There have been at least 140 mentions of CAA in the entire book. Ganguly sought to underline the Congress’s double standards on CAA, saying it is not just a “commitment” of Bharatiya Jana Sangh — BJP’s precursor — but also acknowledging Dr Manmohan Singh’s wish as a Leader of Opposition under the Vajpayee regime.

“Congress by opposing CAA has even forsaken its leaders and former Prime Minister Dr Manmohan Singh, Leader of Opposition in the Rajya Sabha, who while speaking on the Citizenship Amendment Bill 2003, urged the then Deputy Prime Minister and Home Minister of India LK Advani to take note of the plight of the refugees,” Ganguly says in the book.

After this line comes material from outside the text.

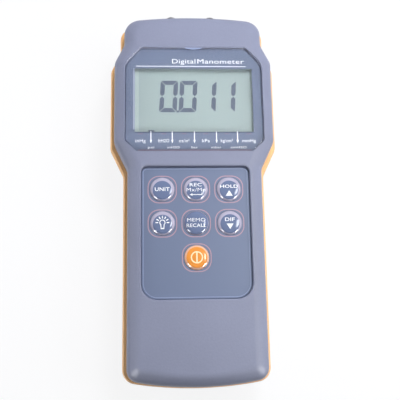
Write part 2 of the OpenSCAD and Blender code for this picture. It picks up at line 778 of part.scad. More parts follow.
// Each station is the middle of a ring and the lean of the tube there
function tube_ring(station, r) =
    [for (i = [0:tube_sides - 1]) let (t = 360 * i / tube_sides, lean = station[2])
        [station[0] + r * cos(t) * cos(lean), station[1] + r * cos(t) * sin(lean), r * sin(t)]];
module tube(side) {
    shift_x = side * (nozzle_x - port_pitch / 2);
    shift_z = nozzle_z - port_z;
    shift = norm([shift_x, shift_z]);
    angle = acos(1 - shift / (2 * bend_r));
    nozzle_end_y = sensor_high_y + nozzle_l;
    middle_y = (port_end_y + nozzle_end_y) / 2;
    stations = concat([[0, port_end_y + tube_overlap, 0]],
        [for (i = [0:bend_steps]) let (g = angle * i / bend_steps)
            [bend_r * (1 - cos(g)), middle_y + bend_r * (sin(angle) - sin(g)), g]],
        [for (i = [1:bend_steps]) let (g = angle * (1 - i / bend_steps))
            [shift - bend_r * (1 - cos(g)), middle_y - bend_r * (sin(angle) - sin(g)), g]],
        [[shift, nozzle_end_y - tube_overlap, 0]]);
    rings = concat([for (v = stations) tube_ring(v, tube_r)],
        [for (i = [1:len(stations)]) tube_ring(stations[len(stations) - i], tube_bore_r)]);
    n = tube_sides;
    m = len(rings);
    color("#d9dadb") translate([side * port_pitch / 2, 0, port_z]) rotate([0, -atan2(shift_z, shift_x), 0])
        polyhedron(points = [for (r = rings) each r],
            faces = [for (k = [0:m - 1]) for (i = [0:n - 1])
                let (j = (i + 1) % n, next = (k + 1) % m) each [
                    [k * n + i, k * n + j, next * n + j],
                    [k * n + i, next * n + j, next * n + i]]],
            convexity = 8);
}
module high_tube() { tube(-1); }
module low_tube() { tube(1); }

// Nine volt block with its two studs, and the snap that takes them
battery_end_gap = 1;
stud_h = 2.4;
stud_r = 2.9;
socket_r = 3.6;
battery_low_y = box_low_y + battery_end_gap;
battery_high_y = battery_low_y + battery_l - stud_h;
stud_pitch = 12.7;
lead_share = 0.57;
lead_z = battery_low_z + battery_h * lead_share;
lead_r = 0.8;
lead_pitch = 2.4;
lead_slot_w = 5;
module battery() {
    color("#33343a") {
        translate([-battery_w / 2, battery_low_y, battery_low_z])
            cube([battery_w, battery_l - stud_h, battery_h]);
        translate([0, battery_high_y - gap, battery_low_z + battery_h / 2]) rotate([-90, 0, 0]) {
            translate([-stud_pitch / 2, 0, 0]) cylinder(r = stud_r, h = stud_h + gap);
            translate([stud_pitch / 2, 0, 0]) cylinder(r = socket_r, h = stud_h + gap, $fn = 6);
        }
    }
}
snap_t = 2.6;
snap_w = 25.7;
snap_h = 12.4;
snap_y = battery_high_y + stud_h + gap;
module battery_snap() {
    color("#202124") translate([-snap_w / 2, snap_y, battery_low_z + (battery_h - snap_h) / 2])
        cube([snap_w, snap_t, snap_h]);
}
lead_turn_r = 3;
lead_clear = 1;
module battery_leads() {
    start_y = snap_y + snap_t;
    turn_y = box_high_y + box_wall + lead_clear;
    color("#b3342e") for (s = [-1, 1]) translate([s * lead_pitch / 2, 0, 0]) {
        translate([0, start_y, lead_z]) rotate([-90, 0, 0]) cylinder(r = lead_r, h = turn_y - start_y);
        translate([0, turn_y, lead_z + lead_turn_r]) rotate([-90, 0, 0]) rotate([0, -90, 0])
            rotate_extrude(angle = 90) translate([lead_turn_r, 0]) circle(r = lead_r);
        translate([0, turn_y + lead_turn_r, lead_z + lead_turn_r])
            cylinder(r = lead_r, h = board_low_z - lead_z - lead_turn_r);
    }
}

// Sliding door; its lower end follows the rounded edge of the case
rib_pitch = 2;
rib_w = 16;
rib_depth = 0.6;
rib_from_edge = 12;
module battery_door() {
    color("#7f86a6") difference() {
        intersection() {
            rear_outside();
            door_blank(0);
        }
        for (i = [0:4]) translate([-rib_w / 2, door_high_y - rib_from_edge + i * rib_pitch, -cut])
            cube([rib_w, rib_pitch / 2, cut + rib_depth]);
    }
}
foam_w = 18;
foam_l = 34;
module battery_foam() {
    color("#3a3a3d") translate([-foam_w / 2, (battery_low_y + battery_high_y - foam_l) / 2,
        box_top_z - roof_t - foam_t]) cube([foam_w, foam_l, foam_t]);
}

// Tilt stand, a plate with a round hinge edge and a finger notch
notch_w = 12;
module tilt_stand() {
    color("#7f86a6") difference() {
        union() {
            difference() {
                translate([-stand_w / 2, stand_y - stand_l, stand_rest_z])
                    cube([stand_w, stand_l, stand_t]);
                translate([0, stand_y - stand_l, -cut]) cylinder(r = notch_w / 2, h = stand_top_z + cut);
            }
            translate([-stand_w / 2, stand_y, hinge_z]) rotate([0, 90, 0]) cylinder(r = hinge_r, h = stand_w);
        }
        translate([-stand_w / 2 - cut, stand_y, hinge_z]) rotate([0, 90, 0])
            cylinder(r = pin_r + pin_gap, h = stand_w + 2 * cut);
    }
}
module stand_pin() {
    color("#c3c4c6") translate([-pin_l / 2 + gap, stand_y, hinge_z]) rotate([0, 90, 0])
        cylinder(r = pin_r, h = pin_l - 2 * gap);
}

insert_sunk = 0.2;
insert_floor = 1.2;
module tripod_insert() {
    color("#c8a24a") translate([0, tripod_y, insert_sunk]) difference() {
        cylinder(r = tripod_insert_r, h = tripod_h - insert_sunk);
        translate([0, 0, -cut]) cylinder(r = tripod_r, h = tripod_h - insert_sunk - insert_floor + cut);
    }
}

screw_head_t = 2;
cross_l = 3;
cross_w = 0.6;
cross_depth = 0.9;
module case_screws() {
    color("#b9bcc2") at_places(case_screw_places) difference() {
        union() {
            translate([0, 0, screw_seat_z - screw_head_t]) cylinder(r = screw_head_r, h = screw_head_t);
            translate([0, 0, screw_seat_z - gap])
                cylinder(r = screw_r, h = joint_z - screw_seat_z + screw_bite - tip_gap);
        }
        for (g = [0, 90]) rotate([0, 0, g])
            translate([-cross_l / 2, -cross_w / 2, screw_seat_z - screw_head_t - cut])
                cube([cross_l, cross_w, cross_depth + cut]);
    }
}

front_shell();
rear_shell();
side_band();
display_lens();
lens_mask();
lcd_panel();
lcd_holder();
zebra_strips();
backlight_panel();
keypad_panel();
keypad_mat();
contact_pads();
unit_key();
record_key();
hold_key();
light_key();
memo_key();
diff_key();
power_key();
main_board();
board_chips();
board_screws();
buzzer();
pressure_sensor();
high_tube();
low_tube();
high_port();
low_port();
port_nuts();
port_rings();
battery();
battery_foam();
battery_snap();
battery_leads();
battery_door();
tilt_stand();
stand_pin();
tripod_insert();
case_screws();
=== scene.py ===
import math

import bmesh
import bpy
from mathutils import Matrix, Vector


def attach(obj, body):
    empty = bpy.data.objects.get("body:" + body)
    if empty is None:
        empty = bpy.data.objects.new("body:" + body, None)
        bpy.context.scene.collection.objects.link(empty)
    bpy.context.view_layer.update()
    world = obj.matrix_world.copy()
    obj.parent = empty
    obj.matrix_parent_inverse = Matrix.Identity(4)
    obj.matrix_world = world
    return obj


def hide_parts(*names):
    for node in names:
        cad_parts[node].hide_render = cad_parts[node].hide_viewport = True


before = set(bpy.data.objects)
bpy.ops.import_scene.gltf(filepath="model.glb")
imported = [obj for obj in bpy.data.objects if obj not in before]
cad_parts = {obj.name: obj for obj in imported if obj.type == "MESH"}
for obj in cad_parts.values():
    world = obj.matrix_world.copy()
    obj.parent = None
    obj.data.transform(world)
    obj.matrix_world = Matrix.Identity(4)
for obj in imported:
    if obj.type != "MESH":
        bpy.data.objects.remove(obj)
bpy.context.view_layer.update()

# Sizes of the meter in millimetres, as its solids have them.
HEAD_W, GRIP_W, NECK_W = 72.0, 60.6, 63.8
LOW_END, HIGH_END = -83.0, 74.0
LOW_BOW, HIGH_BOW = 2.9, 1.9
GRIP_END, HEAD_LOW, HEAD_HIGH, NECK_LOW = 5.0, 17.0, 53.1, 61.2
FACE_Z, JOINT_Z, STRIP_H = 34.0, 17.0, 7.2
STRIP_OUT, STRIP_OUT_END, STRIP_STOP = 2.3, 0.8, 71.8
WALL, SEAM, STRIP_GAP, BACK_ROUND = 2.2, 0.25, 0.1, 7.0
FRONT_SIDE, FRONT_HIGH, FRONT_LOW = 4.3, 4.2, 6.0  # how far the front's border reaches in
BACK_SIDE, BACK_HIGH, BACK_LOW = 4.2, 2.4, 3.8  # how far the round of the back reaches in
LENS_W, LENS_LOW, LENS_HIGH = 58.0, 12.2, 58.0
LENS_LOW_HALF, LENS_LOW_CUT, LENS_HIGH_HALF, LENS_HIGH_CUT = 24.1, 4.6, 22.2, 7.2
WINDOW_W, WINDOW_H, WINDOW_Y = 49.6, 28.1, 34.8
LENS_TOP, LENS_UNDER, MASK_TOP, LENS_SEAT = 33.7, 32.13, 32.1, 31.9
LCD_W, LCD_H, LCD_TOP, LCD_LOW = 55.0, 34.4, 29.8, 27.4
PAD_W, PAD_LOW, PAD_HIGH = 44.2, -48.2, 5.6
PAD_TOP, PAD_SEAT, CEILING = 32.3, 31.7, 30.0
PAD_R_LOW, PAD_R_HIGH = 6.4, 2.4
KEY_R = 5.05
KEYS = {"unit": (-13.6, -3.8), "record": (0, -3.8), "hold": (13.6, -3.8), "light": (-13.6, -17.8),
        "memo": (0, -17.8), "diff": (13.6, -17.8), "power": (0, -31.8)}
BOX_LOW, BOX_HIGH, BOX_W, BOX_ROOF = -76.0, -20.6, 28.3, 20.7
CELL_W, CELL_T, CELL_LOW, CELL_Z, CELL_EDGE = 26.5, 17.5, -75.0, 11.25, 0.6
DOOR_W, DOOR_L, DOOR_HIGH, DOOR_T, TONGUE_W, TONGUE_T = 31.6, 70.0, -19.6, 2.2, 1.4, 0.9
STAND_W, STAND_Y, STAND_L, HINGE_Z, HINGE_R = 37.4, 52.5, 58.0, 2.5, 2.1
STAND_LOW, STAND_TOP, STAND_ROUND, STAND_RECESS = 0.2, 2.4, 0.4, 2.7
TRIPOD_Y, TRIPOD_R, TRIPOD_L = -13.0, 4.4, 9.0
CASE_SCREWS = [(21.6, 66), (-21.6, 66), (20, -66), (-20, -66)]
SCREW_WELL_R, SCREW_WELL, SCREW_BORE_R = 2.8, 5.0, 1.5
PORT_X, PORT_Y, PORT_Z = 9.0, 73.69, 11.0
PORT_L, HEX_FLATS, HEX_T = 9.31, 8.0, 1.4
PAST = 1.0  # overrun of a cutter past the surface it opens
CAPITAL = 0.682  # height of the built-in font's capitals, in letter sizes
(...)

Making a connection between Rahul Gandhi and Nehru, he wrote: “His political heirs today have actively opposed the conferring of citizenship on minorities persecuted and evicted from India’s neighbourhood. Nehru’s heirs whipped up emotions and attempted to generate a communal frenzy through a deliberate misinterpretation of the Act. In doing this, they displayed a colossal ignorance of partition history and a stony and disdainful indifference to the plight of the refugees who, for seven decades, have been living a near invisible existence.”

Ganguly is the chairman of Dr Syama Prasad Mookerjee Research Foundation, New Delhi. He is also a member of BJP’s National Executive Committee.